- WRITTEN PROBLEM
Reproduce, without any change, the span of lines from the opening of the records below to the line containing "on_handle * depth)", inclusive.

- EXERCISE INPUT

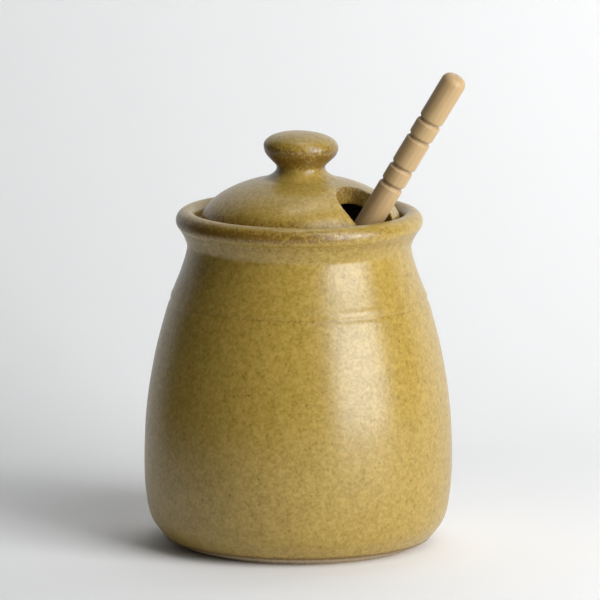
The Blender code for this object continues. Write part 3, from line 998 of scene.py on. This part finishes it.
def store_groove_mask(mesh, dipper):
    """How deep each vertex lies in one of the handle's grooves."""
    turned = np.zeros(len(mesh.vertices) * 3)
    mesh.attributes["turned_place"].data.foreach_get("vector", turned)
    across, along, height = turned.reshape(-1, 3).T
    depth = (dipper.handle_radius - np.hypot(across, along)) / dipper.groove_depth
    on_handle = (height < -2.0 * dipper.end_round) * (height > -HANDLE_SHOWN)
    store_mask(mesh, "groove", on_handle * depth)


class HONEYPOT_OT_jar(bpy.types.Operator):
    """Throw the jar: foot, belly, neck and rolled lip."""

    bl_idname = "honeypot.jar"
    bl_label = "Jar"

    def execute(self, context):
        scene = context.scene
        jar = scene.honeypot_jar
        glaze = shared_material("Ochre glaze", glaze_material, scene.honeypot_finish)
        item = turn_piece(
            "honey_jar", jar_profile(jar), glaze, sides=jar.sides, wobble=jar.wobble, seed=3.0
        )
        store_jar_masks(item.data, jar)
        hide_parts("jar")
        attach(item, "root")
        return {"FINISHED"}


class HONEYPOT_OT_lid(bpy.types.Operator):
    """Turn the domed lid and its knob, and cut the notch."""

    bl_idname = "honeypot.lid"
    bl_label = "Lid"

    def execute(self, context):
        scene = context.scene
        lid = scene.honeypot_lid
        glaze = shared_material("Ochre glaze", glaze_material, scene.honeypot_finish)
        item = turn_piece(
            "honey_lid", lid_profile(lid), glaze,
            sides=lid.sides, wobble=lid.wobble, seed=11.0, place=(lid.shift, 0.0, 0.0),
        )
        lean_knob(item.data, lid)
        cut_notch(item, lid, glaze)
        store_lid_masks(item.data, lid)
        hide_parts("lid")
        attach(item, "root")
        return {"FINISHED"}


class HONEYPOT_OT_dipper(bpy.types.Operator):
    """Turn the wooden dipper and lean it in the notch."""

    bl_idname = "honeypot.dipper"
    bl_label = "Dipper"

    def execute(self, context):
        scene = context.scene
        dipper = scene.honeypot_dipper
        wood = shared_material("Beech", wood_material, scene.honeypot_finish)
        place, turn = dipper_pose(dipper)
        item = turn_piece(
            "honey_dipper", dipper_profile(dipper), wood, sides=dipper.sides, place=place, turn=turn
        )
        store_groove_mask(item.data, dipper)
        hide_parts("dipper")
        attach(item, "root")
        return {"FINISHED"}


class HONEYPOT_OT_studio(bpy.types.Operator):
    """Lay the pale sweep, and set the board, the lights, the room and the camera."""

    bl_idname = "honeypot.studio"
    bl_label = "Studio"

    def execute(self, context):
        scene = context.scene
        studio = scene.honeypot_studio
        sweep_object(floor_material(studio))
        board_object(board_material())
        set_lights(studio)
        set_room(studio)
        set_camera()
        scene.view_settings.view_transform = "Standard"
        return {"FINISHED"}


def sweep_object(material):
    """The floor, which curves up into the wall behind."""
    front = -2.4
    bend_start = 0.16
    bend = 0.25
    top = 2.0
    half_width = 3.2
    line = [(front, 0.0), (bend_start, 0.0)]
    for turn in np.linspace(0.1, math.pi / 2, 16):
        line.append((bend_start + bend * math.sin(turn), bend * (1 - math.cos(turn))))
    line.append((bend_start + bend, top))
    points = [(x, y, z) for x in (-half_width, half_width) for y, z in line]
    stations = len(line)
    faces = [(stations + i, stations + i + 1, i + 1, i) for i in range(stations - 1)]
    item = add_object("studio_sweep", points, faces)
    item.data.materials.append(material)
    item.data.shade_smooth()
    return item


def board_material():
    """Dull black, which lights nothing."""
    material, _, shader = new_material("Black board")
    shader.inputs["Base Color"].default_value = (0.015, 0.015, 0.015, 1.0)
    shader.inputs["Roughness"].default_value = 1.0
    shader.inputs["Specular IOR Level"].default_value = 0.0
    return material


def board_object(material):
    """A board at the left, unseen by the camera, which keeps the pot's shaded side dark."""
    x = -0.30
    near = -1.6
    far = 0.14
    bottom = 0.001
    top = 0.90
    points = [(x, near, bottom), (x, far, bottom), (x, far, top), (x, near, top)]
    item = add_object("black_board", points, [(0, 1, 2, 3)])
    item.data.materials.append(material)
    item.visible_camera = False
    item.visible_shadow = False
    return item


def add_area_light(name, azimuth, elevation, distance, size, power, target=(0.0, 0.0, 0.07)):
    """A rectangular soft light that faces its target. Azimuth 0 is the camera's side, 90 its right."""
    light = bpy.data.lights.new(name, "AREA")
    light.shape = "RECTANGLE"
    light.size, light.size_y = size
    light.energy = power
    item = bpy.data.objects.new(name, light)
    across = math.cos(math.radians(elevation))
    direction = Vector((
        across * math.sin(math.radians(azimuth)),
        -across * math.cos(math.radians(azimuth)),
        math.sin(math.radians(elevation)),
    ))
    item.location = Vector(target) + direction * distance
    item.rotation_euler = direction.to_track_quat("Z", "Y").to_euler()
    bpy.context.scene.collection.objects.link(item)


def set_lights(studio):
    """A wide low soft box at the right and in front, a weaker one above it, and one overhead."""
    add_area_light("key_softbox", 50.0, 15.0, 1.0, (0.74, 0.60), studio.key_power)
    add_area_light("upper_softbox", 45.0, 50.0, 1.0, (0.60, 0.60), studio.upper_power)
    add_area_light("overhead", 45.0, 86.6, 1.2, (0.8, 0.3), studio.top_power, (0.05, 0.3, 0.1))


def set_room(studio):
    """A room that gives next to no light, but looks pale to the camera."""
    world = bpy.data.worlds.new("Studio room")
    bpy.context.scene.world = world
    world.use_nodes = True
    tree = world.node_tree
    background = tree.nodes["Background"]
    background.inputs["Color"].default_value = (0.9, 0.95, 1.0, 1.0)
    seen = add_node(tree, "ShaderNodeLightPath", (-600, 0)).outputs["Is Camera Ray"]
    glow = maths(tree, "MULTIPLY_ADD", seen, studio.backdrop, studio.fill, place=(-300, 0))
    tree.links.new(glow, background.inputs["Strength"])


def set_camera():
    """A long lens, a little above the pot, level but for a hint of roll."""
    distance = 3.0
    elevation = math.radians(10.36)
    level = 0.070
    aim = Vector((0.0004, 0.0, 0.0892))
    roll = math.radians(0.27)
    camera = bpy.data.cameras.new("camera")
    camera.lens = 495.0
    camera.sensor_width = 36.0
    camera.clip_start = 0.1
    camera.clip_end = 20.0
    item = bpy.data.objects.new("camera", camera)
    place = Vector((0.0, -distance * math.cos(elevation), level + distance * math.sin(elevation)))
    turn = (place - aim).to_track_quat("Z", "Y").to_matrix().to_4x4()
    item.matrix_world = Matrix.Translation(place) @ turn @ Matrix.Rotation(roll, 4, "Z")
    bpy.context.scene.collection.objects.link(item)
    bpy.context.scene.camera = item


class HONEYPOT_PT_panel(bpy.types.Panel):
    """Sizes, colours and the steps that make the pot."""

    bl_label = "Honey pot"
    bl_idname = "HONEYPOT_PT_panel"
    bl_space_type = "VIEW_3D"
    bl_region_type = "UI"
    bl_category = "Honey pot"

    def draw(self, context):
        layout = self.layout
        for name, group in SETTINGS.items():
            box = layout.box()
            box.label(text=name.replace("honeypot_", "").capitalize())
            settings = getattr(context.scene, name)
            for key in group.__annotations__:
                box.prop(settings, key)
        for operator in OPERATORS:
            layout.operator(operator.bl_idname)


SETTINGS = {
    "honeypot_jar": HoneyPotJar,
    "honeypot_lid": HoneyPotLid,
    "honeypot_dipper": HoneyPotDipper,
    "honeypot_finish": HoneyPotFinish,
    "honeypot_studio": HoneyPotStudio,
}
OPERATORS = (HONEYPOT_OT_jar, HONEYPOT_OT_lid, HONEYPOT_OT_dipper, HONEYPOT_OT_studio)


def register():
    """Register the settings, the operators and the panel."""
    for name, group in SETTINGS.items():
        bpy.utils.register_class(group)
        setattr(bpy.types.Scene, name, PointerProperty(type=group))
    for item in (*OPERATORS, HONEYPOT_PT_panel):
        bpy.utils.register_class(item)


def unregister():
    """Take them all away again."""
    for item in (HONEYPOT_PT_panel, *reversed(OPERATORS)):
        bpy.utils.unregister_class(item)
    for name, group in reversed(SETTINGS.items()):
        delattr(bpy.types.Scene, name)
        bpy.utils.unregister_class(group)


def main():
    """Make every piece and the studio, and note the sizes before and after."""
    register()
    bpy.ops.honeypot.jar()
    bpy.ops.honeypot.lid()
    bpy.ops.honeypot.dipper()
    bpy.ops.honeypot.studio()


if __name__ == "__main__":
    main()
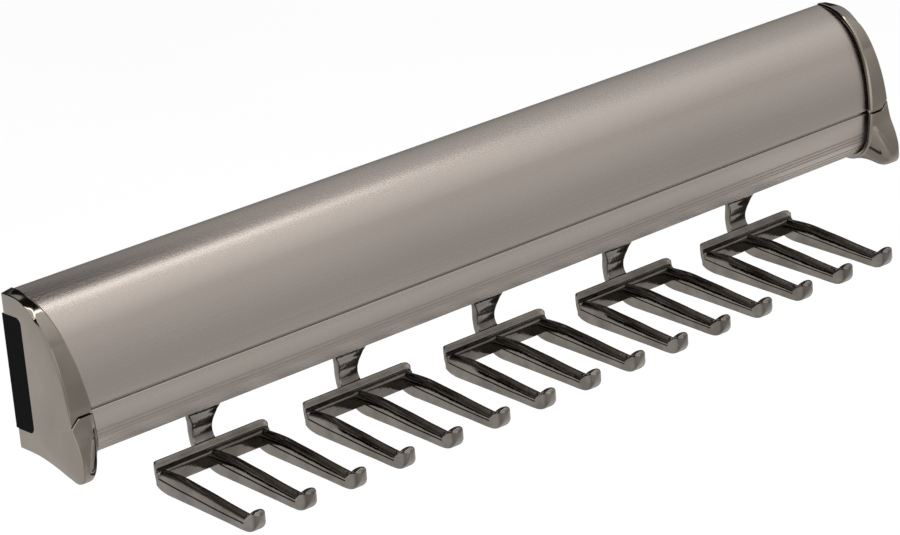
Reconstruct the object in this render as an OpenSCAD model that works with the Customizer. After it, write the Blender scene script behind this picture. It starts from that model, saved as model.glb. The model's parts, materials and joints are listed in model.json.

- COMPLETED EXERCISE
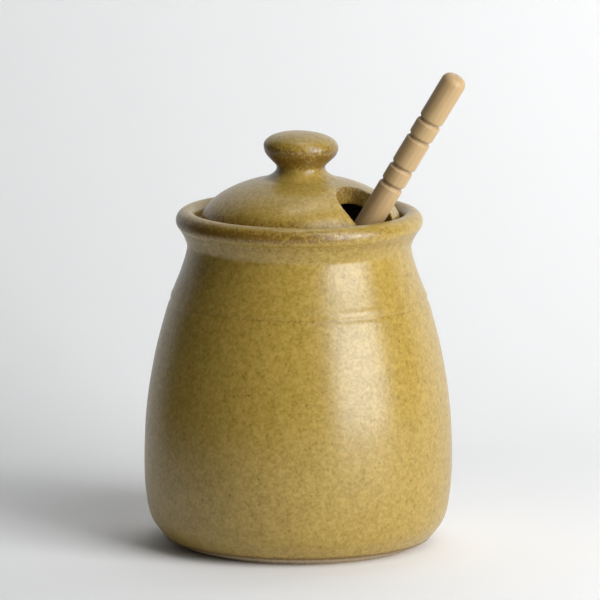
The Blender code for this object continues. Write part 3, from line 998 of scene.py on. This part finishes it.
def store_groove_mask(mesh, dipper):
    """How deep each vertex lies in one of the handle's grooves."""
    turned = np.zeros(len(mesh.vertices) * 3)
    mesh.attributes["turned_place"].data.foreach_get("vector", turned)
    across, along, height = turned.reshape(-1, 3).T
    depth = (dipper.handle_radius - np.hypot(across, along)) / dipper.groove_depth
    on_handle = (height < -2.0 * dipper.end_round) * (height > -HANDLE_SHOWN)
    store_mask(mesh, "groove", on_handle * depth)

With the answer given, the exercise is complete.